━━━ DATA IN THIS EXERCISE ━━━

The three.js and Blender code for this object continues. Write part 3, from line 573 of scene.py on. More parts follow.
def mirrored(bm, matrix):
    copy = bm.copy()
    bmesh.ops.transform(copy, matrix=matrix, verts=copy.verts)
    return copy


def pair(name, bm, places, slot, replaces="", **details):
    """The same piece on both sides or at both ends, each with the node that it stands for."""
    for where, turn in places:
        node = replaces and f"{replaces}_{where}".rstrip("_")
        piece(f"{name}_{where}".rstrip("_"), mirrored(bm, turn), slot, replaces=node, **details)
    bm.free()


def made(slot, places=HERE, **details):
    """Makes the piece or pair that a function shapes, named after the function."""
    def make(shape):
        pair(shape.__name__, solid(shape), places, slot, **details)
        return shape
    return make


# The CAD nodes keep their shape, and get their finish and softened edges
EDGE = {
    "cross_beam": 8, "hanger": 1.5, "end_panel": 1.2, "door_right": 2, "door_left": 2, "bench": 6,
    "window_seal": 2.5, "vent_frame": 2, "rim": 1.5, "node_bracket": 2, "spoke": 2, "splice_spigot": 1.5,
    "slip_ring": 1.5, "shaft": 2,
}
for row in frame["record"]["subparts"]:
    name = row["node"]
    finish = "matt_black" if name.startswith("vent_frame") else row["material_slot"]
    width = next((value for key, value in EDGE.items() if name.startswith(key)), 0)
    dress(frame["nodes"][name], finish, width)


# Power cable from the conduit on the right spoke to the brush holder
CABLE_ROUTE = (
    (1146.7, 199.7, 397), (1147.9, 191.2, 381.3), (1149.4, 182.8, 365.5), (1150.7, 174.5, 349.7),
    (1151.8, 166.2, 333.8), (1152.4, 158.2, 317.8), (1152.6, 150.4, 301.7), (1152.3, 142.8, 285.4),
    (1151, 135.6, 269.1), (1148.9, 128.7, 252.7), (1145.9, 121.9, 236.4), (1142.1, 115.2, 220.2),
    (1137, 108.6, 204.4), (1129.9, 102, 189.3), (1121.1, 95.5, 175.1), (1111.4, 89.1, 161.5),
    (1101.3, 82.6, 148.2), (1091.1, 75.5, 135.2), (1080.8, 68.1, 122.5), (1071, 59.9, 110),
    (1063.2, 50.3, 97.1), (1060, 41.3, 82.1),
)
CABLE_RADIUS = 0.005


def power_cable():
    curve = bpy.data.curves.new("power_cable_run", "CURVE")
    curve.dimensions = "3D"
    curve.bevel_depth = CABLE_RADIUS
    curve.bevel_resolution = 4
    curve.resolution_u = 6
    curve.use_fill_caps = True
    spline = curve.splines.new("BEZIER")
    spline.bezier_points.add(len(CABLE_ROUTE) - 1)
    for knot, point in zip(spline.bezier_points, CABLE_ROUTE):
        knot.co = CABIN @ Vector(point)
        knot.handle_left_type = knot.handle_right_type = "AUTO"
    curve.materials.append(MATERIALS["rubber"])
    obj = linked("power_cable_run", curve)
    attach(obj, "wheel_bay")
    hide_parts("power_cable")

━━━
━━━ DATA IN THIS EXERCISE ━━━

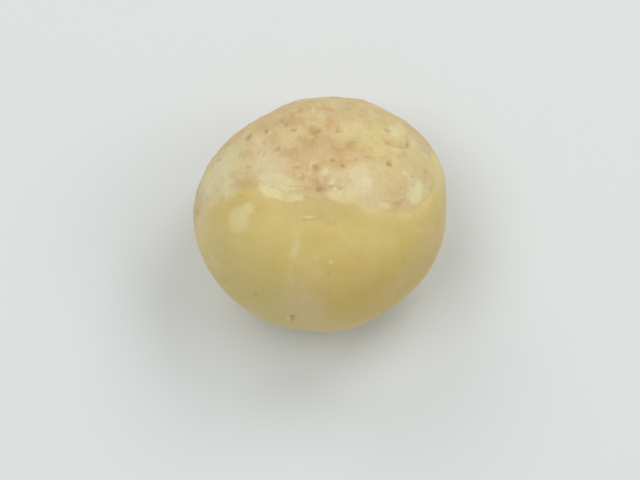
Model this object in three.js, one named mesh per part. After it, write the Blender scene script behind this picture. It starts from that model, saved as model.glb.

━━━
━━━ DATA IN THIS EXERCISE ━━━

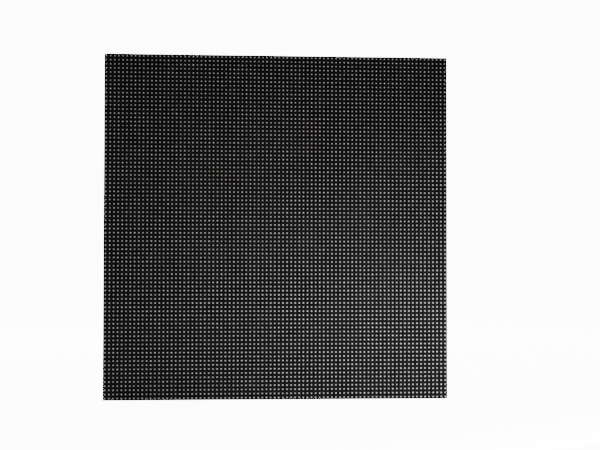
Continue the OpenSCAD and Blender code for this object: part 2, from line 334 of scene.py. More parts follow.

━━━

### WRITTEN REQUEST:
Reproduce verbatim only the segment of the listing bounded by the line containing "The three.js and" and the line containing "return copy", with both boundary lines included.

### RESULT OF THIS TASK:
The three.js and Blender code for this object continues. Write part 3, from line 573 of scene.py on. More parts follow.
def mirrored(bm, matrix):
    copy = bm.copy()
    bmesh.ops.transform(copy, matrix=matrix, verts=copy.verts)
    return copy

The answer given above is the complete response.